**Provided records**
— BEGIN —

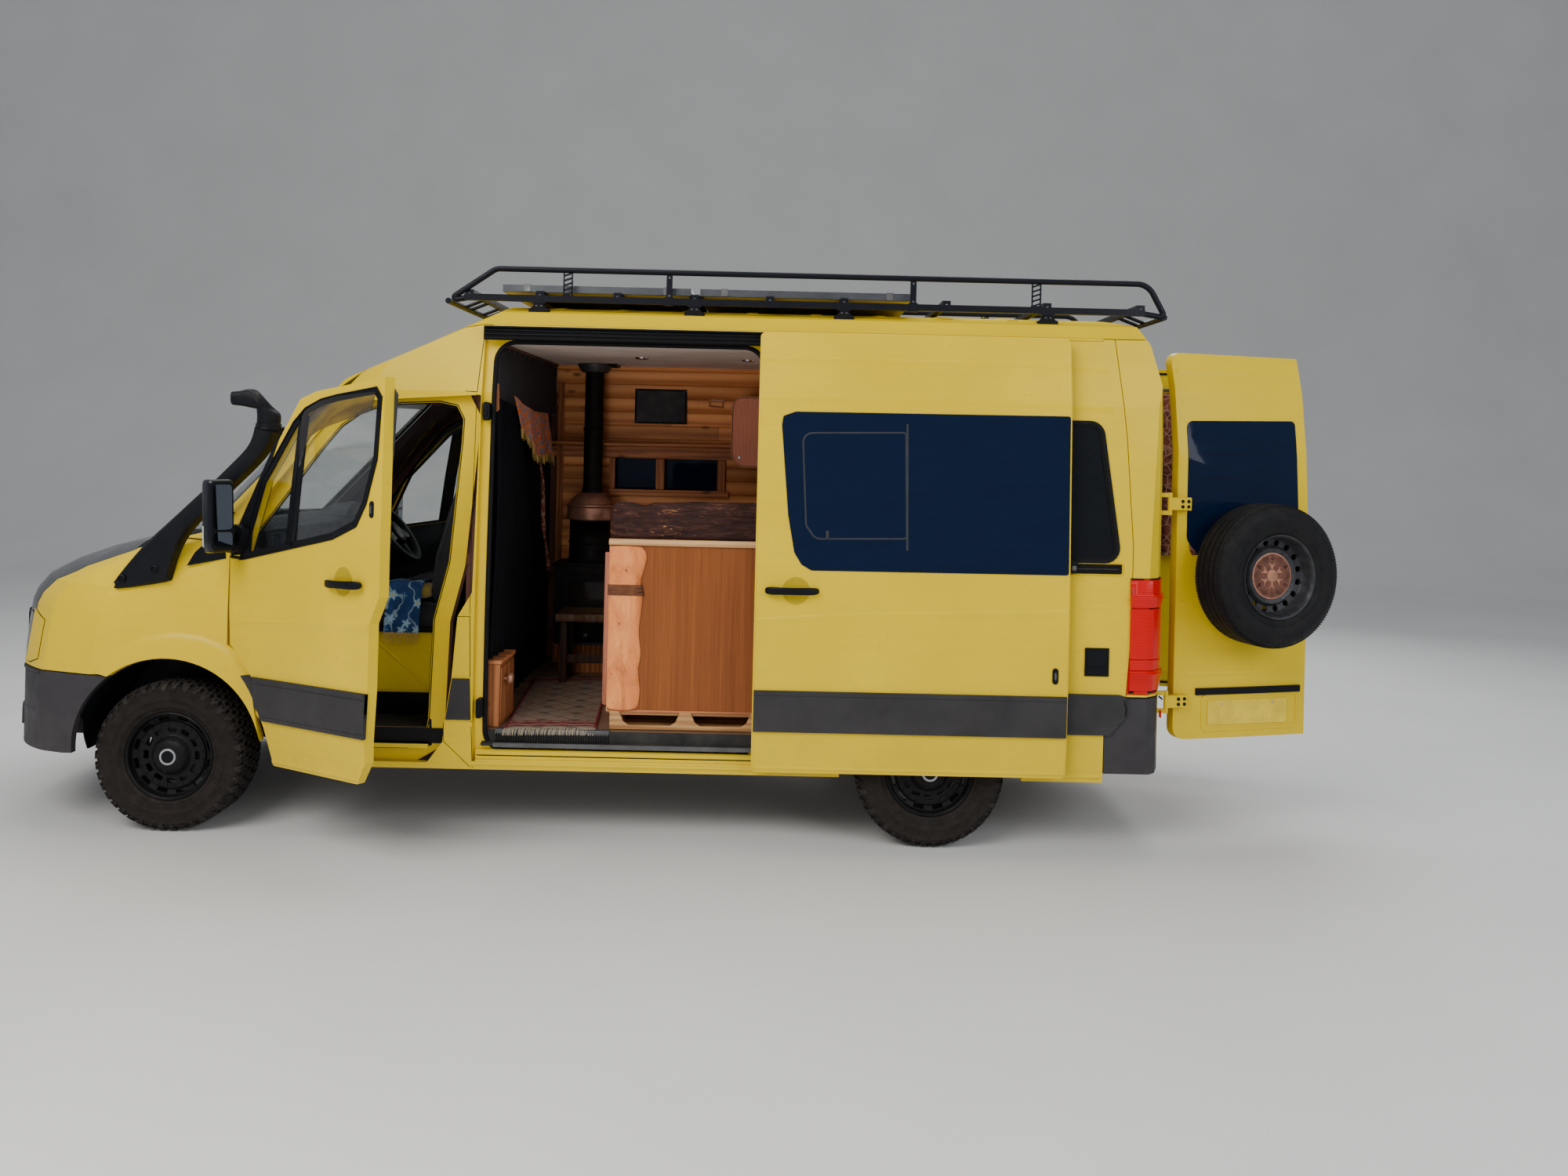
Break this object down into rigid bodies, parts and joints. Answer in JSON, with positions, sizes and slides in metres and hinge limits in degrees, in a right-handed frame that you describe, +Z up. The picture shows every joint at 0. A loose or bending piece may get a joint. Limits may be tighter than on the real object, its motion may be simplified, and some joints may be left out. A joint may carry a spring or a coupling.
{
  "type": "high-roof camper van",
  "caption": "Yellow long-wheelbase high-roof panel van lived in as a camper, with opening cab, back and bonnet leaves, slid-back side door, spare wheel, roof rack and wooden interior.",
  "frame": {"origin": "middle of the parked van's box, on the ground under it", "axes": "+X towards the rear of the van, +Y towards its right-hand side, +Z up"},
  "size_m": [6.6643, 2.8309, 2.787],
  "materials": {
    "yellow_paint": "gloss",
    "black_satin": "satin",
    "grey_plastic": "matte",
    "frame_black": "satin",
    "clear_glass": "gloss",
    "dark_glass": "gloss",
    "lamp_clear": "gloss",
    "lamp_red": "gloss",
    "tyre": "matte",
    "rim_black": "satin",
    "steel": "satin",
    "cast": "matte",
    "seat_cloth": "matte",
    "trim_black": "matte",
    "pine": "satin",
    "floor_wood": "satin",
    "laminate": "satin",
    "bark": "matte",
    "stove_black": "matte",
    "solar": "gloss"
  },
  "bodies": {
    "van_body": {"left_body_side": "yellow_paint", "left_cab_side": "yellow_paint", "right_body_side": "yellow_paint", "high_roof": "yellow_paint", "rear_frame": "yellow_paint", "left_tail_lamp": "lamp_red", "right_tail_lamp": "lamp_red", "rear_bumper": "grey_plastic", "grille": "black_satin", "left_headlamp": "lamp_clear", "right_headlamp": "lamp_clear", "left_front_wing": "yellow_paint", "right_front_wing": "yellow_paint", "scuttle_panel": "black_satin", "windscreen": "clear_glass", "front_bumper": "grey_plastic", "sliding_door": "yellow_paint", "sliding_door_glass": "dark_glass", "left_side_glass": "dark_glass", "right_side_glass": "dark_glass", "floor_pan": "floor_wood", "underframe": "frame_black", "engine_and_driveline": "cast", "front_crossmember": "frame_black", "rear_axle": "frame_black", "dashboard": "trim_black", "passenger_seat": "seat_cloth", "driver_seat": "seat_cloth", "cabin_lining": "pine", "kitchen_unit": "laminate", "low_shelf": "pine", "bark_edge_slab": "bark", "wall_cupboard": "laminate", "wood_stove": "stove_black", "roof_rack": "frame_black", "solar_panels": "solar", "snorkel": "black_satin"},
    "left_cab_door": {"left_cab_door": "yellow_paint", "left_cab_door_glass": "clear_glass", "left_mirror": "black_satin"},
    "right_cab_door": {"right_cab_door": "yellow_paint", "right_cab_door_glass": "clear_glass", "right_mirror": "black_satin"},
    "left_rear_door": {"left_rear_door": "yellow_paint", "left_rear_door_glass": "dark_glass", "spare_tyre": "tyre", "spare_rim_and_carrier": "steel"},
    "right_rear_door": {"right_rear_door": "yellow_paint", "right_rear_door_glass": "dark_glass"},
    "bonnet": {"bonnet": "black_satin"},
    "left_knuckle": {"left_knuckle": "cast"},
    "right_knuckle": {"right_knuckle": "cast"},
    "front_left_wheel": {"front_left_tyre": "tyre", "front_left_rim": "rim_black"},
    "front_right_wheel": {"front_right_tyre": "tyre", "front_right_rim": "rim_black"},
    "rear_left_wheel": {"rear_left_tyre": "tyre", "rear_left_rim": "rim_black"},
    "rear_right_wheel": {"rear_right_tyre": "tyre", "rear_right_rim": "rim_black"}
  },
  "joints": [
    {"name": "left_steer", "type": "hinge", "parent": "van_body", "child": "left_knuckle", "pos_m": [-2.332, -0.4445, 0.361], "axis": [0, 0, 1], "range_deg": [-33, 33]},
    {"name": "right_steer", "type": "hinge", "parent": "van_body", "child": "right_knuckle", "pos_m": [-2.332, 0.9355, 0.361], "axis": [0, 0, 1], "range_deg": [-33, 33]},
    {"name": "front_left_spin", "type": "hinge", "parent": "left_knuckle", "child": "front_left_wheel", "pos_m": [-2.332, -0.5925, 0.361], "axis": [0, 1, 0], "continuous": true},
    {"name": "front_right_spin", "type": "hinge", "parent": "right_knuckle", "child": "front_right_wheel", "pos_m": [-2.332, 1.0835, 0.361], "axis": [0, 1, 0], "continuous": true},
    {"name": "rear_left_spin", "type": "hinge", "parent": "van_body", "child": "rear_left_wheel", "pos_m": [1.333, -0.5925, 0.361], "axis": [0, 1, 0], "continuous": true},
    {"name": "rear_right_spin", "type": "hinge", "parent": "van_body", "child": "rear_right_wheel", "pos_m": [1.333, 1.0835, 0.361], "axis": [0, 1, 0], "continuous": true},
    {"name": "left_cab_door_hinge", "type": "hinge", "parent": "van_body", "child": "left_cab_door", "pos_m": [-2.045, -0.7605, 0.9], "axis": [0, -0.07, -0.9975], "range_deg": [-36, 34]},
    {"name": "right_cab_door_hinge", "type": "hinge", "parent": "van_body", "child": "right_cab_door", "pos_m": [-2.045, 1.2515, 0.9], "axis": [0, -0.07, 0.9975], "range_deg": [0, 70]},
    {"name": "left_rear_door_hinge", "type": "hinge", "parent": "van_body", "child": "left_rear_door", "pos_m": [2.5, -0.5925, 1.2], "axis": [0, 0, -1], "range_deg": [-73, 82]},
    {"name": "right_rear_door_hinge", "type": "hinge", "parent": "van_body", "child": "right_rear_door", "pos_m": [2.5, 1.0835, 1.2], "axis": [0, 0, 1], "range_deg": [-73, 97]},
    {"name": "bonnet_hinge", "type": "hinge", "parent": "van_body", "child": "bonnet", "pos_m": [-2.594, 0.2455, 1.44], "axis": [0, 1, 0], "range_deg": [0, 50]}
  ],
  "couplings": [
    {"joint": "right_steer", "follows": "left_steer", "ratio": 1}
  ]
}
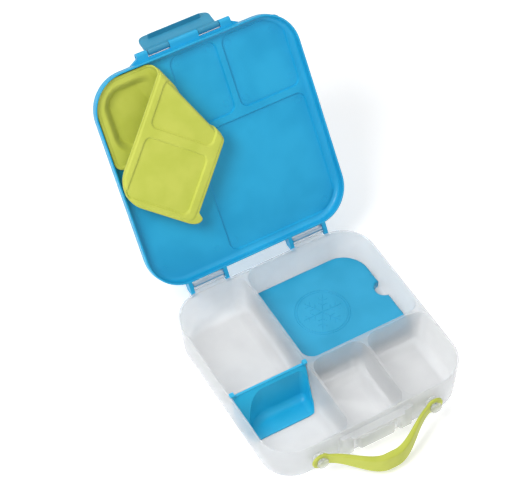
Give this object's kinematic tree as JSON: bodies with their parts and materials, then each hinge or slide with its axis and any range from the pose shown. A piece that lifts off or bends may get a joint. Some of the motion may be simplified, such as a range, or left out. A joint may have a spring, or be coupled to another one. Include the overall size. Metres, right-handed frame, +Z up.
{
  "type": "lunch box",
  "caption": "Square hinged lunch box: divided tray, clip-down lid with a peel-back silicone seal, strap handle, lift-out divider and gel cooler pack.",
  "frame": {"origin": "centre of the flat face that the tray rests on, on the table", "axes": "+Z up, front with handle and latch at -Y, lid hinges at +Y, +X to the right of someone facing the front"},
  "size_m": [0.228, 0.431, 0.2485],
  "materials": {
    "tray_plastic": "frosted translucent polypropylene",
    "blue_plastic": "satin moulded polypropylene",
    "latch_plastic": "satin moulded, slightly translucent",
    "lime_silicone": "matt silicone",
    "gel": "clear gel"
  },
  "bodies": {
    "tray_body": {"tray": "tray_plastic"},
    "lid_body": {"lid": "blue_plastic", "seal": "lime_silicone"},
    "latch_body": {"latch": "latch_plastic"},
    "handle_body": {"handle": "lime_silicone"},
    "divider_body": {"divider": "blue_plastic"},
    "cooler_body": {"cooler_top_shell": "blue_plastic", "cooler_base_shell": "blue_plastic", "cooler_gel": "gel", "cooler_plug": "blue_plastic"}
  },
  "joints": [
    {"name": "lid_hinge", "type": "hinge", "parent": "tray_body", "child": "lid_body", "pos_m": [0, 0.1195, 0.05], "axis": [1, 0, 0], "range_deg": [0, 124], "deforming": ["seal"]},
    {"name": "latch_hinge", "type": "hinge", "parent": "lid_body", "child": "latch_body", "pos_m": [0, 0.25854, 0.24451], "axis": [1, 0, 0], "range_deg": [0, 143]},
    {"name": "handle_swing", "type": "hinge", "parent": "tray_body", "child": "handle_body", "pos_m": [0, -0.1156, 0.027], "axis": [1, 0, 0], "range_deg": [-15, 8]},
    {"name": "divider_lift", "type": "slide", "parent": "tray_body", "child": "divider_body", "axis": [0, 0, 1], "range_m": [0, 0.003]},
    {"name": "cooler_lift", "type": "slide", "parent": "tray_body", "child": "cooler_body", "axis": [0, 0, 1], "range_m": [0, 0.032]}
  ]
}
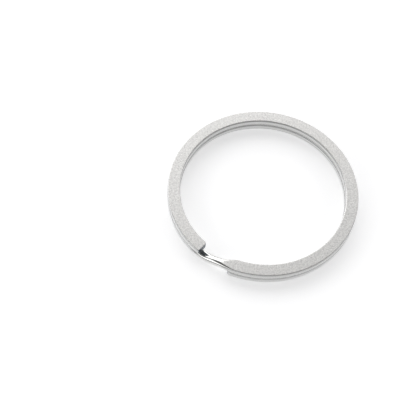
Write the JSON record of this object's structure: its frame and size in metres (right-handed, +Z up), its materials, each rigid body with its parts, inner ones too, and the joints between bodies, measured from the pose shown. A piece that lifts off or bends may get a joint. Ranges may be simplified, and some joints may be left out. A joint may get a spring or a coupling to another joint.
{
  "type": "split key ring",
  "caption": "Flat-wire split ring that holds keys on a coiled spring wire, with a thumbnail end that is prised up to thread a key on.",
  "frame": {"origin": "centre of the ring on the plane it rests on, the underside of its lower layer", "axes": "+Z up along the ring's axis, from the lower layer to the upper; +X and +Y in the ring's plane, with the gap between the free ends towards -X and -Y, about 241 degrees anticlockwise from +X"},
  "size_m": [0.03, 0.03, 0.0022],
  "materials": {
    "rolled_band": "satin nickel-plated spring steel, flat faces matte, walls brighter",
    "round_neck": "bright drawn wire, smooth and glossy"
  },
  "bodies": {
    "crossover": {"crossover": "round_neck"},
    "upper_turn_1": {"upper_turn_1": "rolled_band"},
    "upper_turn_2": {"upper_turn_2": "rolled_band"},
    "upper_turn_3": {"upper_turn_3": "rolled_band"},
    "upper_turn_4": {"upper_turn_4": "rolled_band"},
    "upper_turn_5": {"upper_turn_5": "rolled_band"},
    "upper_turn_6": {"upper_turn_6": "rolled_band"},
    "upper_turn_7": {"upper_turn_7": "rolled_band"},
    "upper_turn_8": {"upper_turn_8": "rolled_band"},
    "upper_end": {"upper_end": "rolled_band"},
    "lower_turn_1": {"lower_turn_1": "rolled_band"},
    "lower_turn_2": {"lower_turn_2": "rolled_band"},
    "lower_turn_3": {"lower_turn_3": "rolled_band"},
    "lower_turn_4": {"lower_turn_4": "rolled_band"},
    "lower_turn_5": {"lower_turn_5": "rolled_band"},
    "lower_turn_6": {"lower_turn_6": "rolled_band"},
    "lower_turn_7": {"lower_turn_7": "rolled_band"},
    "lower_turn_8": {"lower_turn_8": "rolled_band"},
    "lower_end": {"lower_end": "rolled_band"}
  },
  "joints": [
    {"name": "upper_twist_1", "type": "hinge", "parent": "crossover", "child": "upper_turn_1", "pos_m": [-0.00332, -0.0136, 0.00169], "axis": [0.9715, -0.2372, 0], "range_deg": [0, 0.11]},
    {"name": "upper_twist_2", "type": "hinge", "parent": "upper_turn_1", "child": "upper_turn_2", "pos_m": [0.00558, -0.01284, 0.00169], "axis": [0.9173, 0.3983, 0], "range_deg": [0, 0.61]},
    {"name": "upper_twist_3", "type": "hinge", "parent": "upper_turn_2", "child": "upper_turn_3", "pos_m": [0.0122, -0.00686, 0.00169], "axis": [0.4899, 0.8718, 0], "range_deg": [0, 1.32]},
    {"name": "upper_twist_4", "type": "hinge", "parent": "upper_turn_3", "child": "upper_turn_4", "pos_m": [0.01387, 0.00191, 0.00169], "axis": [-0.1367, 0.9906, 0], "range_deg": [0, 1.96]},
    {"name": "upper_opening", "type": "hinge", "parent": "upper_turn_4", "child": "upper_turn_5", "pos_m": [0.00989, 0.00991, 0.00169], "axis": [-0.7077, 0.7065, 0], "range_deg": [0, 2.25], "stiffness_Nm_per_rad": 13},
    {"name": "upper_twist_6", "type": "hinge", "parent": "upper_turn_5", "child": "upper_turn_6", "pos_m": [0.00189, 0.01387, 0.00169], "axis": [-0.9908, 0.135, 0], "range_deg": [0, 2.1]},
    {"name": "upper_twist_7", "type": "hinge", "parent": "upper_turn_6", "child": "upper_turn_7", "pos_m": [-0.00688, 0.01219, 0.00169], "axis": [-0.8709, -0.4914, 0], "range_deg": [0, 1.55]},
    {"name": "upper_twist_8", "type": "hinge", "parent": "upper_turn_7", "child": "upper_turn_8", "pos_m": [-0.01285, 0.00555, 0.00169], "axis": [-0.3968, -0.9179, 0], "range_deg": [0, 0.83]},
    {"name": "upper_twist_9", "type": "hinge", "parent": "upper_turn_8", "child": "upper_end", "pos_m": [-0.01359, -0.00334, 0.00169], "axis": [0.2388, -0.9711, 0], "range_deg": [0, 0.23]},
    {"name": "lower_twist_1", "type": "hinge", "parent": "crossover", "child": "lower_turn_1", "pos_m": [-0.01065, -0.00909, 0.00055], "axis": [-0.649, 0.7608, 0], "range_deg": [0, 0.16]},
    {"name": "lower_twist_2", "type": "hinge", "parent": "lower_turn_1", "child": "lower_turn_2", "pos_m": [-0.01397, -0.00093, 0.00055], "axis": [-0.0667, 0.9978, 0], "range_deg": [0, 0.68]},
    {"name": "lower_twist_3", "type": "hinge", "parent": "lower_turn_2", "child": "lower_turn_3", "pos_m": [-0.01176, 0.00759, 0.00055], "axis": [0.542, 0.8403, 0], "range_deg": [0, 1.37]},
    {"name": "lower_twist_4", "type": "hinge", "parent": "lower_turn_3", "child": "lower_turn_4", "pos_m": [-0.00491, 0.01311, 0.00055], "axis": [0.9365, 0.3507, 0], "range_deg": [0, 1.97]},
    {"name": "lower_opening", "type": "hinge", "parent": "lower_turn_4", "child": "lower_turn_5", "pos_m": [0.00389, 0.01345, 0.00055], "axis": [0.9607, -0.2776, 0], "range_deg": [0, 2.22], "stiffness_Nm_per_rad": 13},
    {"name": "lower_twist_6", "type": "hinge", "parent": "lower_turn_5", "child": "lower_turn_6", "pos_m": [0.01115, 0.00847, 0.00055], "axis": [0.6051, -0.7961, 0], "range_deg": [0, 2.04]},
    {"name": "lower_twist_7", "type": "hinge", "parent": "lower_turn_6", "child": "lower_turn_7", "pos_m": [0.014, 0.00014, 0.00055], "axis": [0.0103, -0.9999, 0], "range_deg": [0, 1.49]},
    {"name": "lower_twist_8", "type": "hinge", "parent": "lower_turn_7", "child": "lower_turn_8", "pos_m": [0.01132, -0.00824, 0.00055], "axis": [-0.5886, -0.8085, 0], "range_deg": [0, 0.8]},
    {"name": "lower_twist_9", "type": "hinge", "parent": "lower_turn_8", "child": "lower_end", "pos_m": [0.00416, -0.01337, 0.00055], "axis": [-0.9548, -0.2974, 0], "range_deg": [0, 0.22]}
  ],
  "couplings": [
    {"joint": "upper_twist_1", "follows": "upper_opening", "ratio": 0.048},
    {"joint": "upper_twist_2", "follows": "upper_opening", "ratio": 0.2696},
    {"joint": "upper_twist_3", "follows": "upper_opening", "ratio": 0.5854},
    {"joint": "upper_twist_4", "follows": "upper_opening", "ratio": 0.8671},
    {"joint": "upper_twist_6", "follows": "upper_opening", "ratio": 0.9301},
    {"joint": "upper_twist_7", "follows": "upper_opening", "ratio": 0.6857},
    {"joint": "upper_twist_8", "follows": "upper_opening", "ratio": 0.3664},
    {"joint": "upper_twist_9", "follows": "upper_opening", "ratio": 0.102},
    {"joint": "lower_twist_1", "follows": "lower_opening", "ratio": 0.0678},
    {"joint": "lower_twist_2", "follows": "lower_opening", "ratio": 0.3035},
    {"joint": "lower_twist_3", "follows": "lower_opening", "ratio": 0.617},
    {"joint": "lower_twist_4", "follows": "lower_opening", "ratio": 0.8844},
    {"joint": "lower_twist_6", "follows": "lower_opening", "ratio": 0.9181},
    {"joint": "lower_twist_7", "follows": "lower_opening", "ratio": 0.671},
    {"joint": "lower_twist_8", "follows": "lower_opening", "ratio": 0.3565},
    {"joint": "lower_twist_9", "follows": "lower_opening", "ratio": 0.0989}
  ]
}
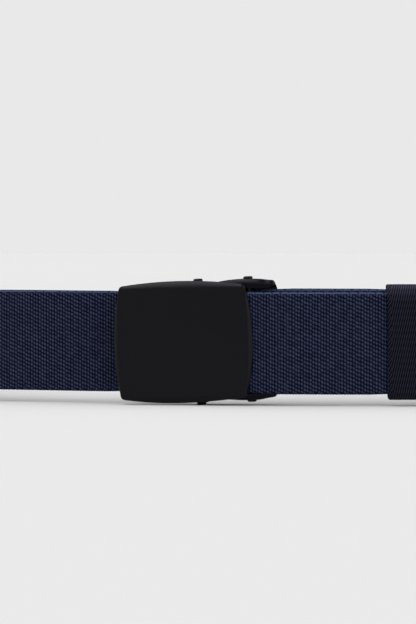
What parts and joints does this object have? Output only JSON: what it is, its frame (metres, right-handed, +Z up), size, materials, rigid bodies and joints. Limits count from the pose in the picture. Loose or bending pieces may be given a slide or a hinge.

— END —

**Task**
Filter the records above and return every line that holds the word "down".

**Full answer**
Break this object down into rigid bodies, parts and joints. Answer in JSON, with positions, sizes and slides in metres and hinge limits in degrees, in a right-handed frame that you describe, +Z up. The picture shows every joint at 0. A loose or bending piece may get a joint. Limits may be tighter than on the real object, its motion may be simplified, and some joints may be left out. A joint may carry a spring or a coupling.
  "caption": "Square hinged lunch box: divided tray, clip-down lid with a peel-back silicone seal, strap handle, lift-out divider and gel cooler pack.",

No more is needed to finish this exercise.